Que pensez-vous de la représentation des homosexuels dans le cinéma français ou d’ailleurs ?

A. G : J’ai l’impression que l’homosexualité n’est plus vraiment un sujet sociologique en tant que tel. Le cinéma commence tout juste à aller au-delà de cette représentation parce que, finalement, en France, il n’y a pas eu tant de réalisateurs homosexuels que cela. Il est temps qu’on sorte de "Pédale Douce" et de "La Cage aux Folles". S’il y avait eu un réalisateur homosexuel au sein de la Nouvelle Vague française, si on avait eu un Rainer Werner Fassbinder ou un Pier Paolo Pasolini, peut-être les choses auraient-elles changé plus tôt.

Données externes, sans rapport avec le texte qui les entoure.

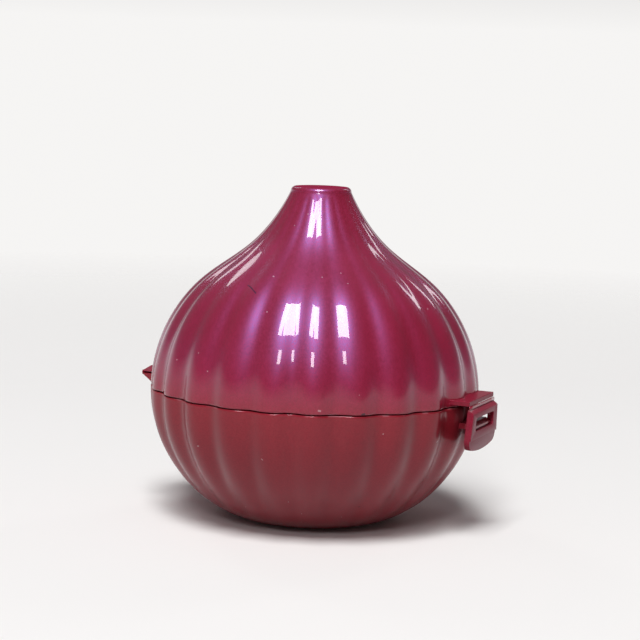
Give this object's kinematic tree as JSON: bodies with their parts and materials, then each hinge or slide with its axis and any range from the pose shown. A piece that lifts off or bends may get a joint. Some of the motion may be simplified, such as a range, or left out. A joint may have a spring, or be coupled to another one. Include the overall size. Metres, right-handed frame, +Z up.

Des critiques américains ont pour la plupart qualifié votre film d'hitchcockien. Hitchcock fait-il partie de vos influences ? Quels cinéastes vous inspirent ?

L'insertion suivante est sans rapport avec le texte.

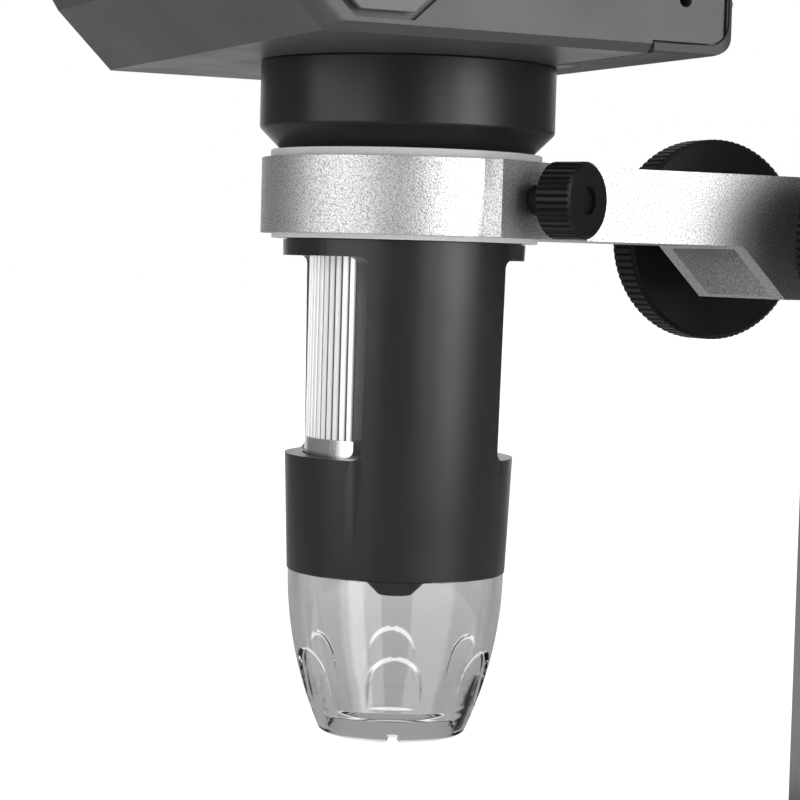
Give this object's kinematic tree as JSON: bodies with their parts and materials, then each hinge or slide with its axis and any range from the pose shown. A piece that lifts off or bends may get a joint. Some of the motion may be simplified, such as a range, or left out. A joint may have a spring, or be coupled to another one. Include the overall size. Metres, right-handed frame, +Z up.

A. G. : Hitchcock fait partie du fonds culturel commun. Même si je ne m’y réfère pas directement, c’est un réalisateur dont je vois et revois les films régulièrement. Quand je fais des films, je ne pense pas forcément à lui mais, nécessairement, ça y est quelque part.

Parmi les cinéastes qui ont vraiment compté pour moi, figurent Luis Buñuel et Frederico Fellini, quand j’étais adolescent. Plus tard, Nanni Moretti et Pedro Almodovar ont été des révélations pour moi. Leurs films étaient exactement ce que j’avais envie de voir, cela me parlait. Maintenant, je regarde avec beaucoup d’attention les films des frères Larrieu et de Bruno Dumont - même si j’ai des réserves sur ce qu’il fait, c’est du cinéma qui me titille.

Un mot sur votre prochain film…

A. G. : C’est évident qu’après "L’Inconnu du lac" les choses ne sont plus pareilles. J’ai creusé un peu plus profond avec ce film, si bien que le projet que j’ai écrit avant doit être envisagé autrement en termes d’ambition. L’histoire porte sur un jeune manager d’un grand groupe industriel qui rejoint la lutte menée par des ouvriers soucieux de sauver leur laiterie dans le fin fond de la France. Il le fait par conviction politique mais aussi parce qu’il tombe amoureux d’un mec sur place, un mec un peu givré.